_Given exercise:_
Return the records that follow, matching each one exactly.

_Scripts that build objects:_
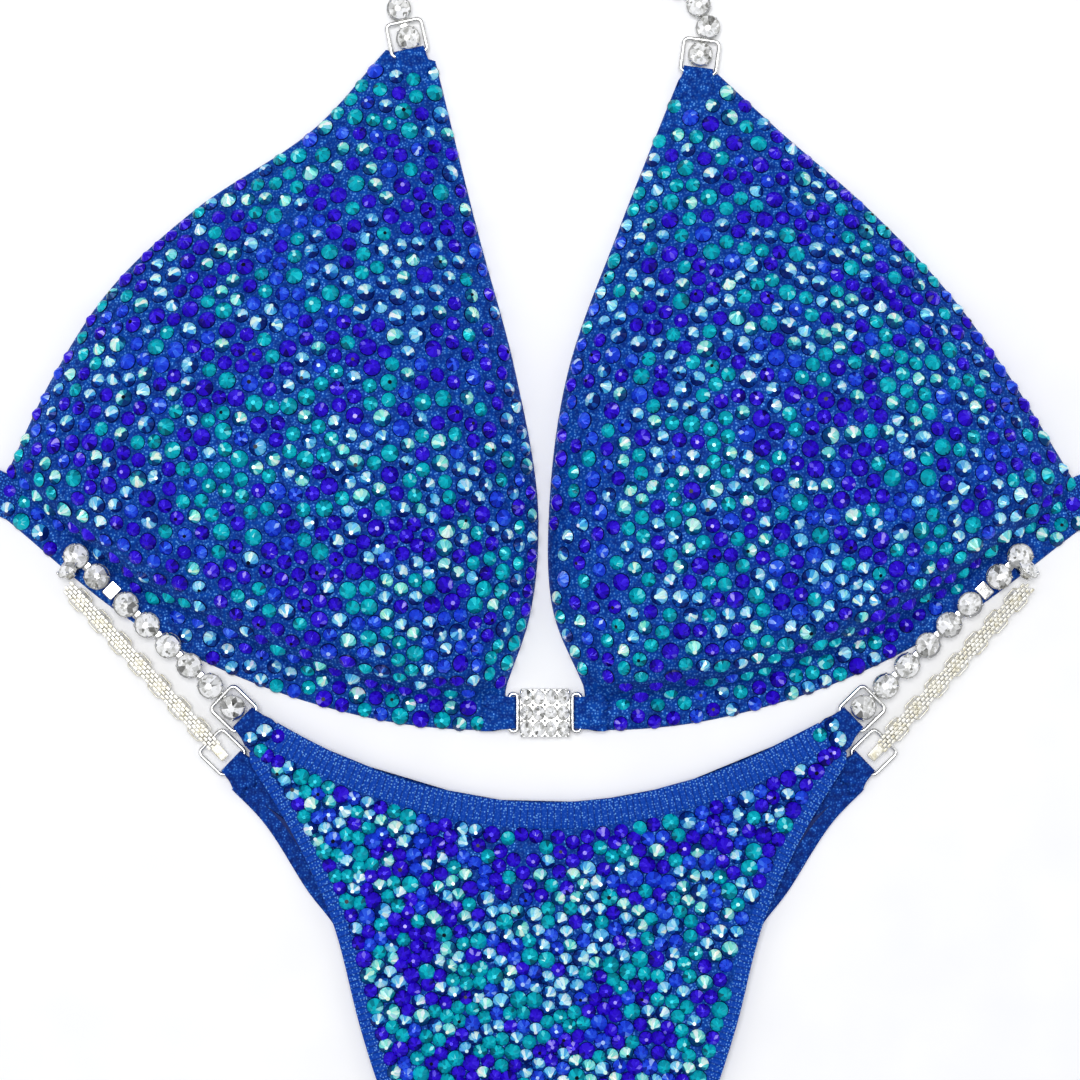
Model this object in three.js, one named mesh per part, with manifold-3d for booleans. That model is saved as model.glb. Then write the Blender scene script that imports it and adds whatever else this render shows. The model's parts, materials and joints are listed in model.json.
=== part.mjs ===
// Two-piece competition bikini laid flat: a padded triangle top with a jewelled centre
// connector and neck chains, and a bottom whose front and back hang on hip chains.
// Millimetres. +X to the right, +Y towards the neck, +Z up off the table.
import * as THREE from 'three';
import { mergeVertices } from 'three/addons/utils/BufferGeometryUtils.js';
import Module from 'manifold-3d';

const wasm = await Module();
wasm.setup();

// ---------------------------------------------------------------- driving dimensions
const gap = 0.3;                  // clearance between neighbouring pieces
const deg = Math.PI / 180;

// Cups. Edges are points in shares of reach (x) and of rise or drop (y).
const cupDrop = 57;               // from the widest level down to the under-bust edge
const cupDepth = 25;              // crown above the table
const shellWall = 1.2;
const padWall = 4;
const liningWall = 0.8;
const bandDepth = 8;              // folded under-bust band
const bandThick = 1.6;
const bandReach = 0.955;          // share of the reach where the stoned shell leaves the band
const sideRise = 0.16;            // share of the rise where the shell's outer edge starts
const cups = {
  left: {
    sign: -1, reach: 161.4, rise: 147, crown: [0.45, 0.2],
    inner: [[0.065, -0.79], [0.026, -0.37], [0.013, 0.068], [0.056, 0.347], [0.126, 0.633], [0.204, 0.978]],
    outer: [[0.2955, 1], [0.431, 0.837], [0.651, 0.673], [0.809, 0.51], [0.917, 0.327], [1, 0.135]],
    bottom: [[1.01, 0.05], [0.765, -0.433], [0.525, -0.77], [0.294, -0.954]],
  },
  right: {
    sign: 1, reach: 158.7, rise: 140.5, crown: [0.45, 0.2],
    inner: [[0.056, -0.79], [0.015, -0.37], [0.008, 0.071], [0.043, 0.357], [0.14, 0.664], [0.255, 0.99]],
    outer: [[0.321, 1], [0.437, 0.879], [0.611, 0.707], [0.756, 0.536], [0.873, 0.357], [1, 0.125]],
    bottom: [[1.02, 0.03], [0.775, -0.433], [0.534, -0.77], [0.296, -0.956]],
  },
};

// Back straps, folded elastic covered in the same fabric.
const strapWidth = 12.6;
const strapLength = 150;
const strapHeading = 24 * deg;

// Wire rings and the fabric casings that hold them.
const wire = 1.3;
const sleeveWall = 0.5;
const neckRing = { sideRoom: 1.2, tail: 8, tailWidth: 13 };
const hipRing = { sideRoom: 0.7, tail: 8, tailWidth: 12.2 };
const strapRing = { width: 12, reach: 10, tail: 6 };
const eyeRoom = 6;                // space in the neck eye for the hook, past the last setting
const hookTongue = 9;

// Cup chains: round crystals in settings joined by a flat strip of link plates.
const neckChain = { setting: 7, link: 1, height: 3.6, strip: 3, plate: 0.8, innerCount: 11, outerCount: 10 };
const hipChain = { setting: 7.4, link: 1.35, height: 3.6, strip: 3.2, plate: 1, run: 44.4, endCount: 2 };
const flatLink = 4.6;             // plain link near the fold of a hip chain
const ropeWidth = 5;              // hip chain seen from its back, between setting edges
const ropeThick = 3.4;
const ropeLean = 3.4 * deg;       // back run closes on the front run towards the fold
const neckLane = 8;               // half the spacing of the two neck chains above the top

// Centre connector.
const connectorWidth = 15;
const connectorHeight = 14.7;
const connectorThick = 4;
const connectorLevel = -51.7;     // its centre, measured from the widest level of the cups
const loopReach = 10.6;           // wire loop's bar from the middle of the connector
const loopWidth = 12.6;

// Bottom garment.
const panelOffset = 0.9;          // its middle sits a little to the right of the top's
const hipHalf = 90;               // hip ring's casing bar from the middle
const hipRise = 24.3;             // casing bar above the middle of the waist edge
const hipHeading = 44 * deg;
// The front waist edge drops as the hip settings widen, which keeps the chains off the cups.
const waistLevel = -73.16 - hipChain.setting / 2 / Math.cos(hipHeading);
const waistScoop = 28.6;          // how much higher the waist edge is at the hips
const backScoop = 40;
const backDip = 28;               // back waist edge below the front one in the middle
const backSetBack = 6.5;          // back hip ring behind the front one, along the chain
const panelDrop = 162;            // front waist edge to the crotch
const crotchHalf = 22;
const panelThick = 1;
const liningThick = 0.5;
const waistHem = 8;
const legHem = 5;
const seamDepth = 4;
const frontLeg = [[0.87, -0.035], [0.79, -0.122], [0.71, -0.227], [0.625, -0.41], [0.563, -0.52],
  [0.467, -0.66], [0.367, -0.79], [0.29, -0.9]];
const backLeg = [[0.945, -0.04], [0.8, -0.165], [0.7, -0.24], [0.61, -0.37], [0.53, -0.52],
  [0.43, -0.68], [0.33, -0.83], [0.27, -0.93]];

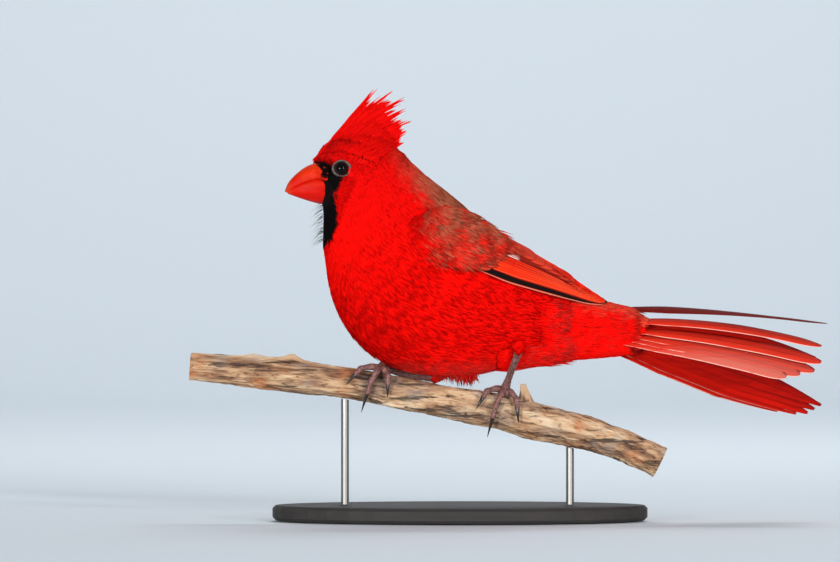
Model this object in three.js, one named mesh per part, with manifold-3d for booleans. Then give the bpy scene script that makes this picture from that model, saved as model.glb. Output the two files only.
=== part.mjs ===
// A male northern cardinal as a life-size museum model. It grips a short cut length of branch,
// which two thin rods hold over a flat oval base.
// Millimetres. +X runs from the bill to the tail, -Y is the bird's left side, +Z is up, and the
// origin is the centre of the base's underside.
import * as THREE from "three";
import { mergeVertices } from "three/addons/utils/BufferGeometryUtils.js";
import Module from "manifold-3d";

const wasm = await Module();
wasm.setup();

// Fits
const GAP = 0.3; // between two nodes that touch
const SUNK = 0.6; // how deep a joined piece goes into the one that it grows from
const FINE = [0.08, 0.07, 0.09, 0.06, 0.05, 0.04, 0.03]; // edges are merged where the surface stays this close
const MERGED = 1e-3; // vertices closer than this are one
const ROUNDED = 1e4; // places to the mm that a rounded mesh tells apart

// Bird, stations from the bill to the tail. Each is a slanted oval: its highest and lowest point in
// the bird's middle plane, and half its breadth.
const BODY = [
  { top: [-58.6, 143.0], under: [-55.8, 127.0], half: 3.4 },
  { top: [-53.6, 148.0], under: [-55.2, 122.6], half: 7.2 },
  { top: [-47.6, 152.4], under: [-55.4, 117.2], half: 11.2 },
  { top: [-40.6, 154.6], under: [-55.6, 111.0], half: 13.0 },
  { top: [-32.8, 153.8], under: [-55.0, 104.6], half: 13.8 },
  { top: [-25.8, 150.2], under: [-54.2, 97.8], half: 15.2 },
  { top: [-20.0, 145.2], under: [-52.8, 91.0], half: 17.6 },
  { top: [-14.4, 140.2], under: [-50.4, 84.0], half: 20.2 },
  { top: [-8.0, 135.2], under: [-46.4, 76.4], half: 22.8 },
  { top: [-1.6, 130.2], under: [-39.6, 68.2], half: 24.8 },
  { top: [5.6, 123.8], under: [-29.6, 61.4], half: 25.6 },
  { top: [13.6, 116.6], under: [-16.0, 57.4], half: 25.6 },
  { top: [22.4, 108.8], under: [-0.8, 56.4], half: 24.2 },
  { top: [31.2, 101.2], under: [14.4, 58.6], half: 21.6 },
  { top: [40.0, 94.4], under: [28.8, 61.8], half: 17.8 },
  { top: [48.0, 89.4], under: [40.4, 64.4], half: 13.8 },
  { top: [55.2, 86.2], under: [50.4, 65.6], half: 10.6 },
  { top: [62.4, 84.4], under: [59.6, 66.6], half: 8.4 },
  { top: [72.0, 82.2], under: [70.4, 68.6], half: 5.4 },
];
const BODY_SIDES = 28;
const EGG = 0.15; // how much narrower the oval's lower half is than its upper half
const STATION_STEPS = 2; // rings from one station to the next
const HEAD_END = 5; // the station where the head meets the neck
const NECK_END = 8;
const TORSO_END = 16;

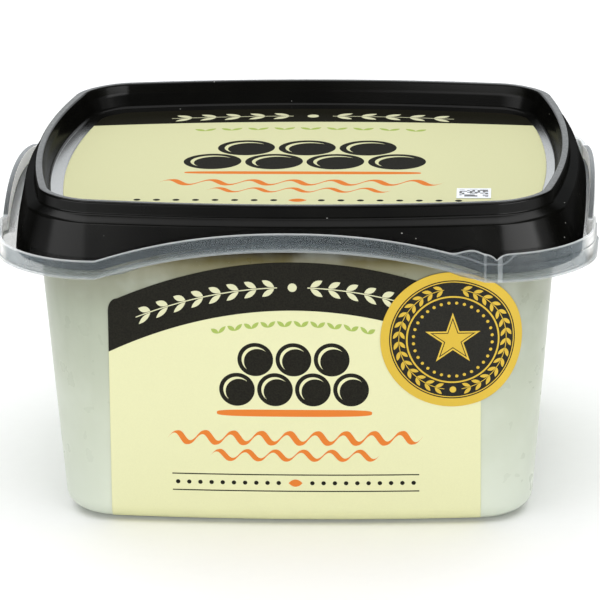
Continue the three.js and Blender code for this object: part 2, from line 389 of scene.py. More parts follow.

_Task result:_
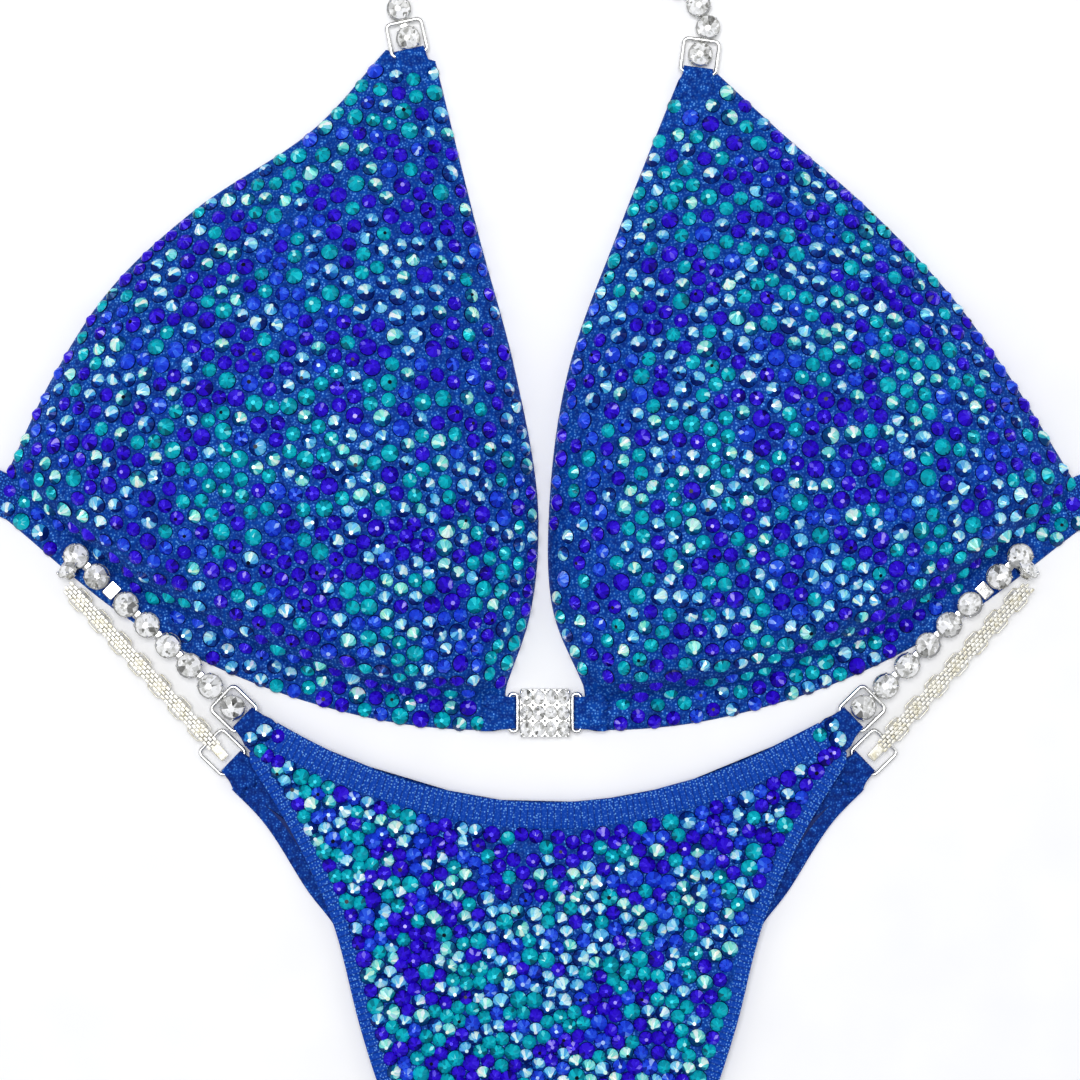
Model this object in three.js, one named mesh per part, with manifold-3d for booleans. That model is saved as model.glb. Then write the Blender scene script that imports it and adds whatever else this render shows. The model's parts, materials and joints are listed in model.json.
=== part.mjs ===
// Two-piece competition bikini laid flat: a padded triangle top with a jewelled centre
// connector and neck chains, and a bottom whose front and back hang on hip chains.
// Millimetres. +X to the right, +Y towards the neck, +Z up off the table.
import * as THREE from 'three';
import { mergeVertices } from 'three/addons/utils/BufferGeometryUtils.js';
import Module from 'manifold-3d';

const wasm = await Module();
wasm.setup();

// ---------------------------------------------------------------- driving dimensions
const gap = 0.3;                  // clearance between neighbouring pieces
const deg = Math.PI / 180;

// Cups. Edges are points in shares of reach (x) and of rise or drop (y).
const cupDrop = 57;               // from the widest level down to the under-bust edge
const cupDepth = 25;              // crown above the table
const shellWall = 1.2;
const padWall = 4;
const liningWall = 0.8;
const bandDepth = 8;              // folded under-bust band
const bandThick = 1.6;
const bandReach = 0.955;          // share of the reach where the stoned shell leaves the band
const sideRise = 0.16;            // share of the rise where the shell's outer edge starts
const cups = {
  left: {
    sign: -1, reach: 161.4, rise: 147, crown: [0.45, 0.2],
    inner: [[0.065, -0.79], [0.026, -0.37], [0.013, 0.068], [0.056, 0.347], [0.126, 0.633], [0.204, 0.978]],
    outer: [[0.2955, 1], [0.431, 0.837], [0.651, 0.673], [0.809, 0.51], [0.917, 0.327], [1, 0.135]],
    bottom: [[1.01, 0.05], [0.765, -0.433], [0.525, -0.77], [0.294, -0.954]],
  },
  right: {
    sign: 1, reach: 158.7, rise: 140.5, crown: [0.45, 0.2],
    inner: [[0.056, -0.79], [0.015, -0.37], [0.008, 0.071], [0.043, 0.357], [0.14, 0.664], [0.255, 0.99]],
    outer: [[0.321, 1], [0.437, 0.879], [0.611, 0.707], [0.756, 0.536], [0.873, 0.357], [1, 0.125]],
    bottom: [[1.02, 0.03], [0.775, -0.433], [0.534, -0.77], [0.296, -0.956]],
  },
};

// Back straps, folded elastic covered in the same fabric.
const strapWidth = 12.6;
const strapLength = 150;
const strapHeading = 24 * deg;

// Wire rings and the fabric casings that hold them.
const wire = 1.3;
const sleeveWall = 0.5;
const neckRing = { sideRoom: 1.2, tail: 8, tailWidth: 13 };
const hipRing = { sideRoom: 0.7, tail: 8, tailWidth: 12.2 };
const strapRing = { width: 12, reach: 10, tail: 6 };
const eyeRoom = 6;                // space in the neck eye for the hook, past the last setting
const hookTongue = 9;

// Cup chains: round crystals in settings joined by a flat strip of link plates.
const neckChain = { setting: 7, link: 1, height: 3.6, strip: 3, plate: 0.8, innerCount: 11, outerCount: 10 };
const hipChain = { setting: 7.4, link: 1.35, height: 3.6, strip: 3.2, plate: 1, run: 44.4, endCount: 2 };
const flatLink = 4.6;             // plain link near the fold of a hip chain
const ropeWidth = 5;              // hip chain seen from its back, between setting edges
const ropeThick = 3.4;
const ropeLean = 3.4 * deg;       // back run closes on the front run towards the fold
const neckLane = 8;               // half the spacing of the two neck chains above the top

// Centre connector.
const connectorWidth = 15;
const connectorHeight = 14.7;
const connectorThick = 4;
const connectorLevel = -51.7;     // its centre, measured from the widest level of the cups
const loopReach = 10.6;           // wire loop's bar from the middle of the connector
const loopWidth = 12.6;

// Bottom garment.
const panelOffset = 0.9;          // its middle sits a little to the right of the top's
const hipHalf = 90;               // hip ring's casing bar from the middle
const hipRise = 24.3;             // casing bar above the middle of the waist edge
const hipHeading = 44 * deg;
// The front waist edge drops as the hip settings widen, which keeps the chains off the cups.
const waistLevel = -73.16 - hipChain.setting / 2 / Math.cos(hipHeading);
const waistScoop = 28.6;          // how much higher the waist edge is at the hips
const backScoop = 40;
const backDip = 28;               // back waist edge below the front one in the middle
const backSetBack = 6.5;          // back hip ring behind the front one, along the chain
const panelDrop = 162;            // front waist edge to the crotch
const crotchHalf = 22;
const panelThick = 1;
const liningThick = 0.5;
const waistHem = 8;
const legHem = 5;
const seamDepth = 4;
const frontLeg = [[0.87, -0.035], [0.79, -0.122], [0.71, -0.227], [0.625, -0.41], [0.563, -0.52],
  [0.467, -0.66], [0.367, -0.79], [0.29, -0.9]];
const backLeg = [[0.945, -0.04], [0.8, -0.165], [0.7, -0.24], [0.61, -0.37], [0.53, -0.52],
  [0.43, -0.68], [0.33, -0.83], [0.27, -0.93]];

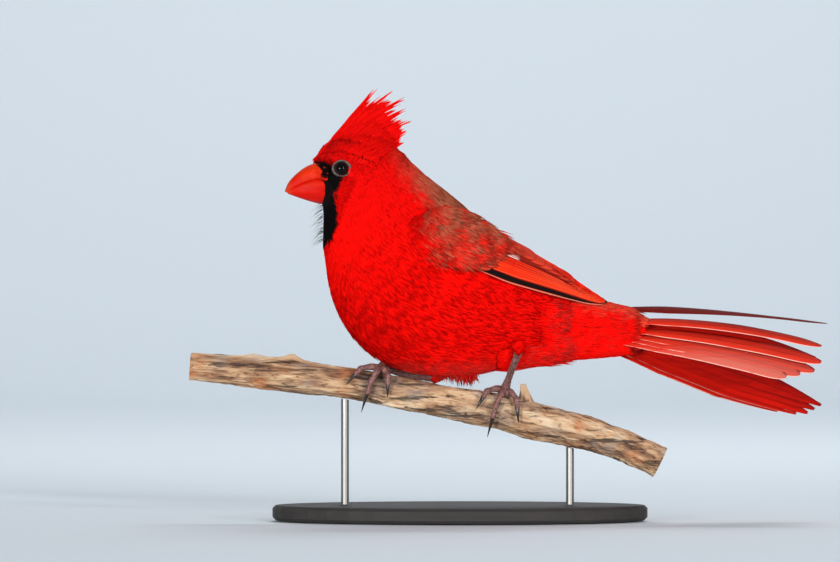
Model this object in three.js, one named mesh per part, with manifold-3d for booleans. Then give the bpy scene script that makes this picture from that model, saved as model.glb. Output the two files only.
=== part.mjs ===
// A male northern cardinal as a life-size museum model. It grips a short cut length of branch,
// which two thin rods hold over a flat oval base.
// Millimetres. +X runs from the bill to the tail, -Y is the bird's left side, +Z is up, and the
// origin is the centre of the base's underside.
import * as THREE from "three";
import { mergeVertices } from "three/addons/utils/BufferGeometryUtils.js";
import Module from "manifold-3d";

const wasm = await Module();
wasm.setup();

// Fits
const GAP = 0.3; // between two nodes that touch
const SUNK = 0.6; // how deep a joined piece goes into the one that it grows from
const FINE = [0.08, 0.07, 0.09, 0.06, 0.05, 0.04, 0.03]; // edges are merged where the surface stays this close
const MERGED = 1e-3; // vertices closer than this are one
const ROUNDED = 1e4; // places to the mm that a rounded mesh tells apart

// Bird, stations from the bill to the tail. Each is a slanted oval: its highest and lowest point in
// the bird's middle plane, and half its breadth.
const BODY = [
  { top: [-58.6, 143.0], under: [-55.8, 127.0], half: 3.4 },
  { top: [-53.6, 148.0], under: [-55.2, 122.6], half: 7.2 },
  { top: [-47.6, 152.4], under: [-55.4, 117.2], half: 11.2 },
  { top: [-40.6, 154.6], under: [-55.6, 111.0], half: 13.0 },
  { top: [-32.8, 153.8], under: [-55.0, 104.6], half: 13.8 },
  { top: [-25.8, 150.2], under: [-54.2, 97.8], half: 15.2 },
  { top: [-20.0, 145.2], under: [-52.8, 91.0], half: 17.6 },
  { top: [-14.4, 140.2], under: [-50.4, 84.0], half: 20.2 },
  { top: [-8.0, 135.2], under: [-46.4, 76.4], half: 22.8 },
  { top: [-1.6, 130.2], under: [-39.6, 68.2], half: 24.8 },
  { top: [5.6, 123.8], under: [-29.6, 61.4], half: 25.6 },
  { top: [13.6, 116.6], under: [-16.0, 57.4], half: 25.6 },
  { top: [22.4, 108.8], under: [-0.8, 56.4], half: 24.2 },
  { top: [31.2, 101.2], under: [14.4, 58.6], half: 21.6 },
  { top: [40.0, 94.4], under: [28.8, 61.8], half: 17.8 },
  { top: [48.0, 89.4], under: [40.4, 64.4], half: 13.8 },
  { top: [55.2, 86.2], under: [50.4, 65.6], half: 10.6 },
  { top: [62.4, 84.4], under: [59.6, 66.6], half: 8.4 },
  { top: [72.0, 82.2], under: [70.4, 68.6], half: 5.4 },
];
const BODY_SIDES = 28;
const EGG = 0.15; // how much narrower the oval's lower half is than its upper half
const STATION_STEPS = 2; // rings from one station to the next
const HEAD_END = 5; // the station where the head meets the neck
const NECK_END = 8;
const TORSO_END = 16;

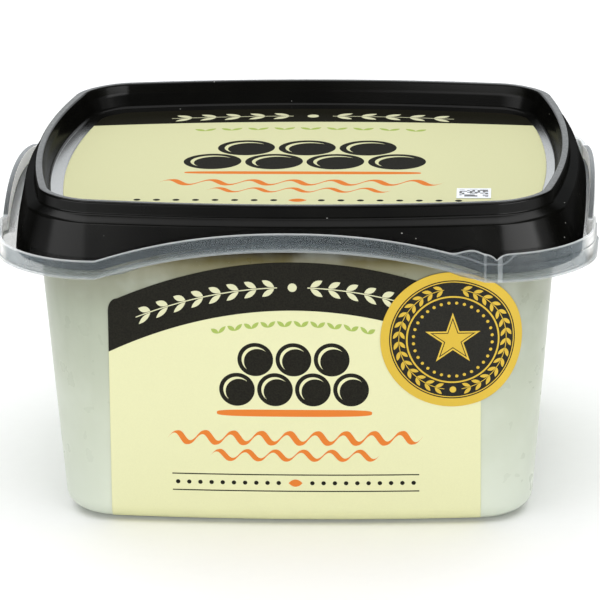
Continue the three.js and Blender code for this object: part 2, from line 389 of scene.py. More parts follow.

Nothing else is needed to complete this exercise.